Set down the listing below verbatim, but only from its first line through the line containing "return tone +".

========================================

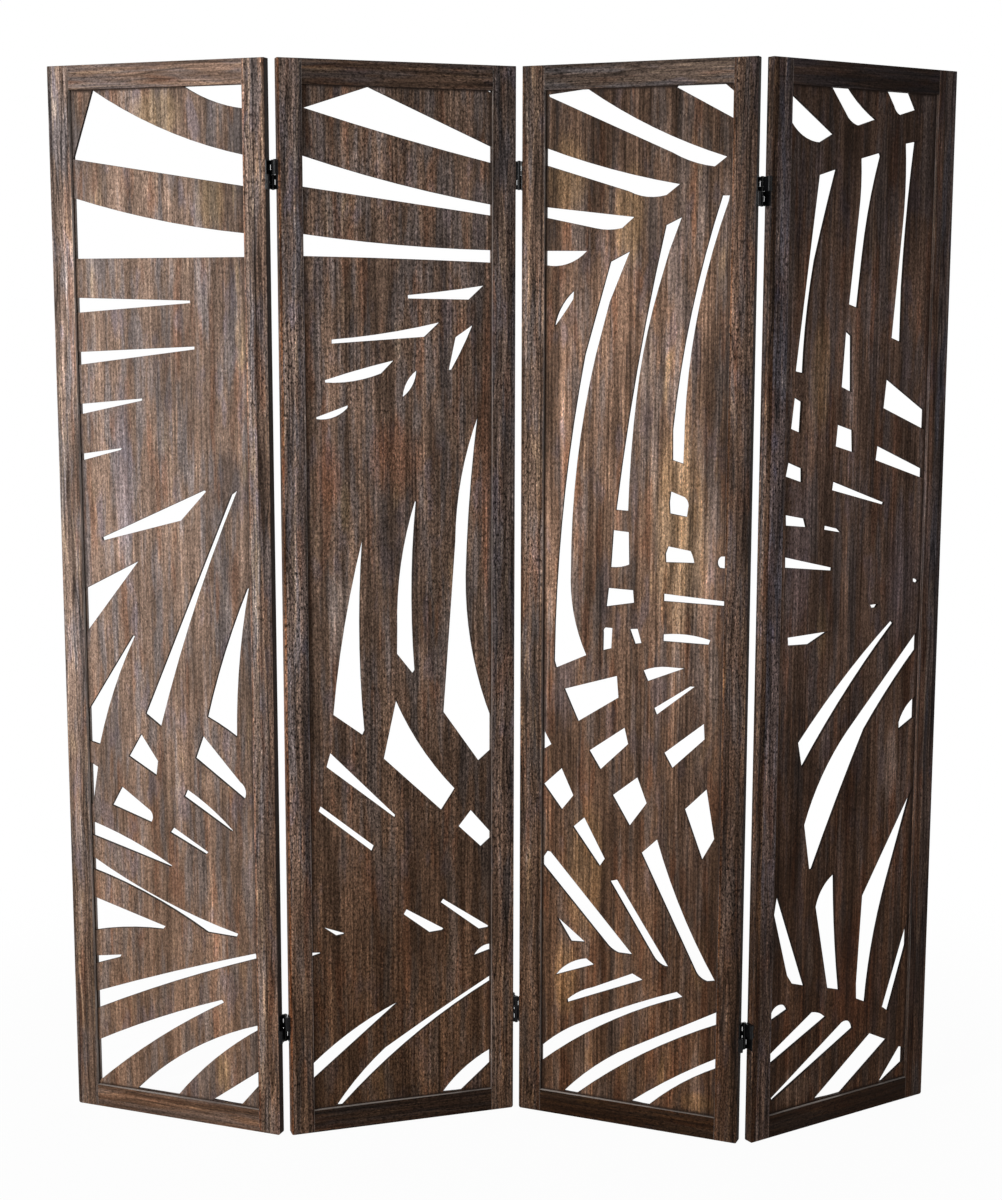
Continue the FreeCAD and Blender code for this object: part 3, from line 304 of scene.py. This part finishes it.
def grainLayers(start, settings, kind, spot):
    # every layer of noise that this kind of piece has
    layers = {**grain["all"], **grain[kind]}
    seed = settings["seed"] + seedOfKind[kind]
    side, along = (spot["up"], spot["across"]) if kind == "rail" else (spot["across"], spot["up"])
    # the grain wanders a little on its way up the piece
    amount, cells = layers["wander"]
    drift = noiseAt(start, (side, spot["back"], along), seed, cells, 2.0, 2.0) - 0.5
    place = (side + drift * amount + seed, spot["back"] + seed, along)
    return {
        name: noiseAt(start, place, shift, *layers[name][:2], detail)
        for name, (shift, detail) in layerStarts.items() if name in layers
    }


def wearAt(start):
    # 1 along the sharp edges of a piece and 0 away from them
    rounded = start.node("Bevel", {"samples": 6}, {"Radius": wood["edge"]})
    straight = start.node("NewGeometry", output="Normal")
    alike = start.node("VectorMath", {"operation": "DOT_PRODUCT"}, {0: rounded, 1: straight}, "Value")
    return alike.between(0.998, 0.90)


def onTheRight(across):
    # 0 on the left stile and 1 on the right one
    return across.between(0.35 * panel["width"], 0.65 * panel["width"])


def climb(up, tones):
    # a tone that changes from the foot of the panel to its middle and to its top
    foot, middle, top = tones
    height = panel["height"]
    tone = up.between(0.18 * height, 0.60 * height) * (middle - foot) + foot
    return tone + up.between(0.74 * height, 0.96 * height) * (top - middle)


def toneAndShadeOf(settings, kind, across, up):
    # the tone of this piece, along it and across the panel: the wood's own tone, with painted shade and sheen
    # in it
    width, height = panel["width"], panel["height"]
    if kind == "stile":
        left, right = settings["stiles"]
        rightward = onTheRight(across)
        return climb(up, left) * (1 - rightward) + climb(up, right) * rightward
    if kind == "rail":
        (topLeft, topRight), (footLeft, footRight) = settings["rails"]
        along = across.between(0.1 * width, 0.8 * width)
        upper = up.between(0.45 * height, 0.55 * height)
        top = along * (topRight - topLeft) + topLeft
        foot = along * (footRight - footLeft) + footLeft
        return top * upper + foot * (1 - upper)
    left, middle, right = settings["lean"]
    lean = across.between(0.20 * width, 0.42 * width) * (middle - left) + left
    lean = lean + across.between(0.62 * width, 0.80 * width) * (right - middle)
    top, middle, foot = settings["board"]
    return climb(up, (foot, middle, top)) * lean


def gritOf(settings, kind, across):
    # how rough the brush left this piece
    left, right, board, rail = settings["grit"]
    if kind == "stile":
        return onTheRight(across) * (right - left) + left
    return board if kind == "board" else rail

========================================

▶ CORRECT ANSWER:
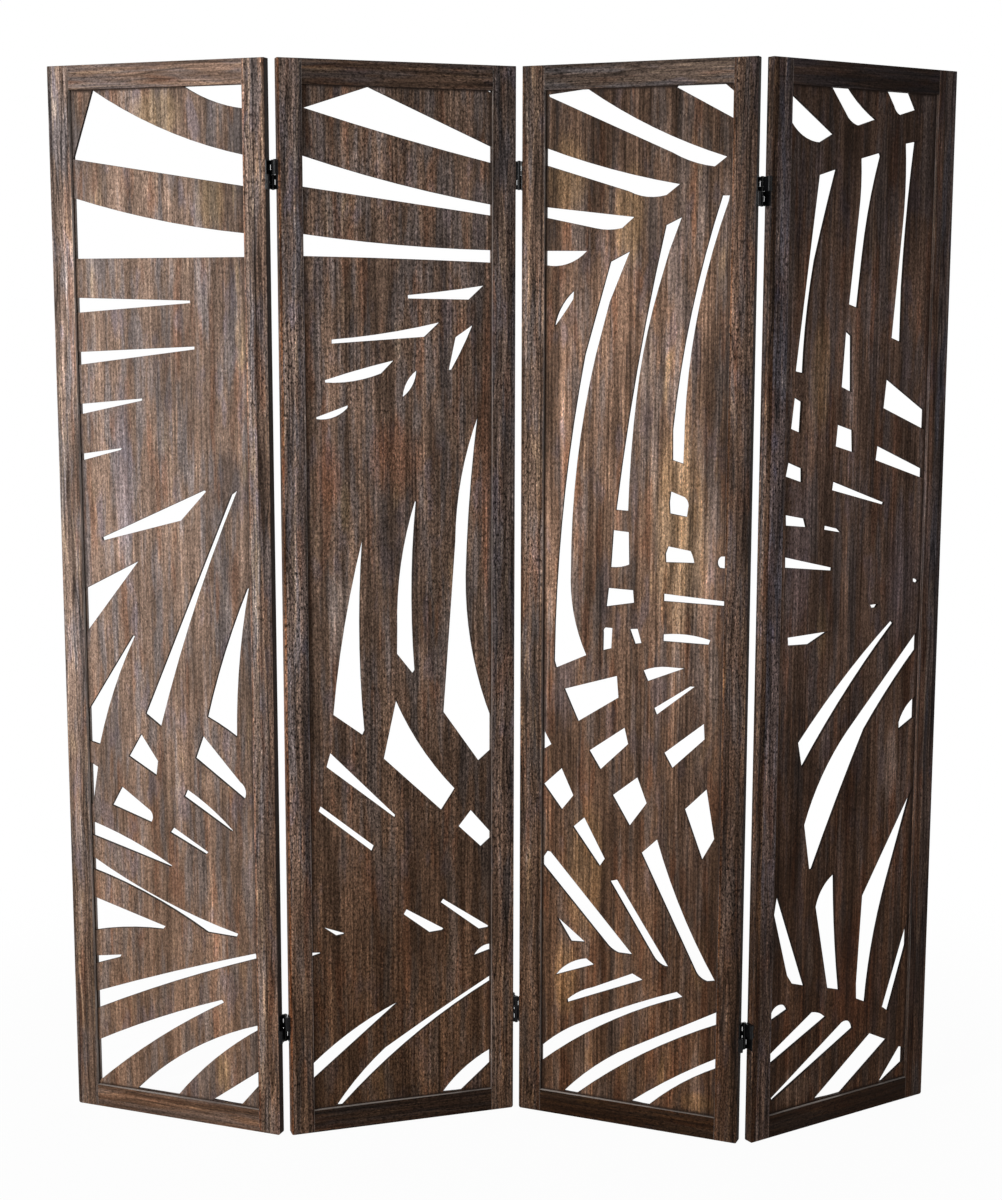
Continue the FreeCAD and Blender code for this object: part 3, from line 304 of scene.py. This part finishes it.
def grainLayers(start, settings, kind, spot):
    # every layer of noise that this kind of piece has
    layers = {**grain["all"], **grain[kind]}
    seed = settings["seed"] + seedOfKind[kind]
    side, along = (spot["up"], spot["across"]) if kind == "rail" else (spot["across"], spot["up"])
    # the grain wanders a little on its way up the piece
    amount, cells = layers["wander"]
    drift = noiseAt(start, (side, spot["back"], along), seed, cells, 2.0, 2.0) - 0.5
    place = (side + drift * amount + seed, spot["back"] + seed, along)
    return {
        name: noiseAt(start, place, shift, *layers[name][:2], detail)
        for name, (shift, detail) in layerStarts.items() if name in layers
    }


def wearAt(start):
    # 1 along the sharp edges of a piece and 0 away from them
    rounded = start.node("Bevel", {"samples": 6}, {"Radius": wood["edge"]})
    straight = start.node("NewGeometry", output="Normal")
    alike = start.node("VectorMath", {"operation": "DOT_PRODUCT"}, {0: rounded, 1: straight}, "Value")
    return alike.between(0.998, 0.90)


def onTheRight(across):
    # 0 on the left stile and 1 on the right one
    return across.between(0.35 * panel["width"], 0.65 * panel["width"])


def climb(up, tones):
    # a tone that changes from the foot of the panel to its middle and to its top
    foot, middle, top = tones
    height = panel["height"]
    tone = up.between(0.18 * height, 0.60 * height) * (middle - foot) + foot
    return tone + up.between(0.74 * height, 0.96 * height) * (top - middle)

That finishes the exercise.